Scene Recognition with Bag of Words

Kyle Cackett

Scene categorization using a bag of words model ignores spatial information and deals only with image features. It is performed by first extracting a large number of descriptors from a set of images, then clustering the descriptors into a small set of “visual words” that compose a visual vocabulary. Descriptors are then extracted from a set of pre-categorized training images. Each descriptor is matched to the nearest word in the visual vocabulary to create a histogram cataloging the frequency of each visual word in the training images. These histograms are used to learn a support vector machine (SVM). Histograms are then constructed for uncategorized images and given to the SVM for classification.
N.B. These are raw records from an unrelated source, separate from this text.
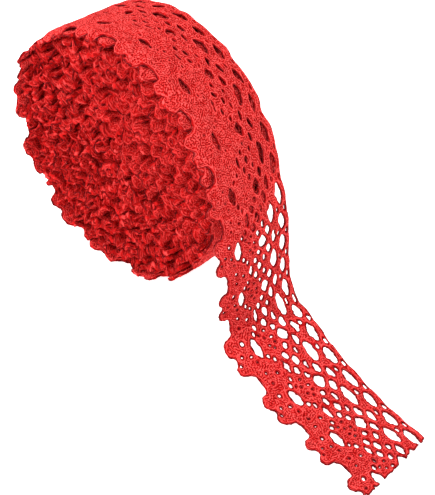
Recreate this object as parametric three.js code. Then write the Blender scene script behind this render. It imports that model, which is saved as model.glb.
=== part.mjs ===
// A roll of crocheted cotton lace trim that stands on its rim, with its loose end over the floor.
// Millimetres, +Z up. The floor is z = 0 and the origin lies under the middle of the roll.
// The roll's axis runs along Y: the scalloped edge faces -Y, the straight edge faces +Y.
// The loose end comes off the top of the roll and runs out towards +X.
import * as THREE from 'three';
import { mergeVertices } from 'three/addons/utils/BufferGeometryUtils.js';

// Driving dimensions of the lace
const LACE_WIDTH = 50;
const REPEAT = 30;
const THICKNESS = 1.8;

// Driving dimensions of the roll
const TURN_PITCH = 2.8;
const MEAN_RADIUS = 77.6;
const SAG = 0.043;
const LEAN = 0.048;
const UNEVENNESS = 0.006;
const AXIS_HEIGHT = 73.6;
const START_ANGLE = 145;
const STEP_ANGLE = 1.5;

// How the loose end lies
const LOOSE_REPEATS = 12;
const LEAVE_ANGLE = 25;
const OVER_STEPS = 12;
// Points of its middle line below the roll. The twist, in degrees, lifts its straight edge.
const FALL = [
  { x: 84.8, y: -1.6, z: 87.4, twist: 0 },
  { x: 92.9, y: -5.2, z: 65.8, twist: 4.4 },
  { x: 96.9, y: -6.8, z: 43.6, twist: 2.9 },
  { x: 98.8, y: -7.3, z: 28.2, twist: 5.8 },
  { x: 104.0, y: -8.4, z: 16.8, twist: 13 },
  { x: 115.6, y: -11.5, z: 12.6, twist: 21 },
  { x: 137.4, y: -15.4, z: 6.2, twist: 13.5 },
  { x: 159.7, y: -17.9, z: 2.6, twist: 4.4 },
  { x: 182.2, y: -20.6, z: 0.9, twist: 0 },
  { x: 204.7, y: -23.1, z: 0.9, twist: 0 },
];
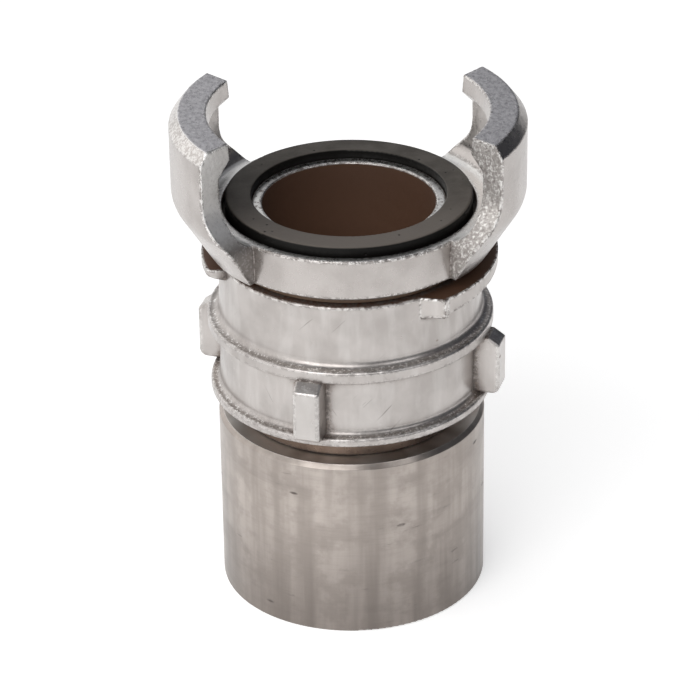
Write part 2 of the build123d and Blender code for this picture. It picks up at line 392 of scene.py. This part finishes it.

Using a visual vocabulary of 200 words (created by finding 200 clusters from a set of descriptors built by aggregating random samples of 10 descriptors from each image), and a linear SVM with lambda of 0.5 I achieved an accuracy of 0.6473.

Building the Visual Vocabulary

To build the visual vocabulary I used vl_dsift to get descriptors from 1500 training images (100 images from each category). I used bin size of 4 and step size of 8 to create the dense set of descriptors. I randomly sampled 10 descriptors from each image to create a raw set of 15,000 descriptors. I then used k-means to cluster the large set of descriptors into a vocabulary of visual words. I experimented with a vocabulary size of 100 and 200 to see if vocabulary size impacted performance. I found that increased vocabulary size performed slightly better (see results section). I also experimented with the number of samples taken from each image to build the raw descriptor set. Somewhat surprisingly, I found that using 100 samples per image as opposed to 10 samples per image reduced the accuracy of my classifier (see results section).

Constructing Training Histograms

Training histograms are created by calculating the set of descriptors for pre-categorized images, matching each descriptor to its closest word in the visual vocabulary, and counting the frequency of each visual word for each training image (thus building a histogram). Descriptors were computed using vl_dsift with bin size 4 and step size 8 (as was used to create the vocabulary). Euclidean distances were used to compute the closest visual word to each descriptor using the vl_alldist2 function. Finally, all histograms were normalized by dividing each frequency by the max frequency in any bin. A more uniform normalization scheme would be to divide each bin by the total number of descriptors. I did not investigate the performance of this alternative normalization technique.

Training the SVM and Classifying Images

Training histograms are passed to the primal_SVM function to learn the classifier. In my implementation I experimented with different parameters for training the linear classifiers. I varied the lambda parameter to evaluate its effect on performance (see results section). Once trained, the SVM is used to classify uncategorized images. Descriptors are extracted from each image as above and used to build histograms cataloging the frequency of visual words from the vocabulary for each unclassified image. These histograms are then given to the 1-vs-all classifier and are assigned a label with a certain confidence. To evaluate performance we find the label with the maximum confidence and use it as our classification. A confusion matrix is constructed displaying the correct classifications along the diagonal and incorrect classifications on the off-diagonals.

Results

As mentioned above, I experimented with different vocabulary sizes, different lambda values, and different descriptor sample sizes per image to evaluate the effect of these parameters on performance. With a vocabulary size of 100, lambda of 0.1, and 10 descriptors sampled from each image I achieved an accuracy of 0.6027. The confusion matrix for these parameter values is included below. 100-L-0.1-none.jpg

By simply increasing the lambda parameter to 0.5 I achieved an accuracy of 0.6300. The confusion matrix is again included below.

100-L-0.5-none.jpg

I then experimented with a larger vocabulary size of 200. With a lambda of 0.1 I achieved an accuracy of 0.6267 (left confusion matrix) and after increasing the lambda parameter to 0.5 I achieved my highest accuracy of 0.6473 (right confusion matrix).

200-L-0.1-none.jpg 200-L-0.5-none.jpg

Interestingly, after increasing the number of sample descriptors per image to 100 with a vocabulary size of 200 words and lambda of 0.5 I saw a decrease in performance to 0.6233.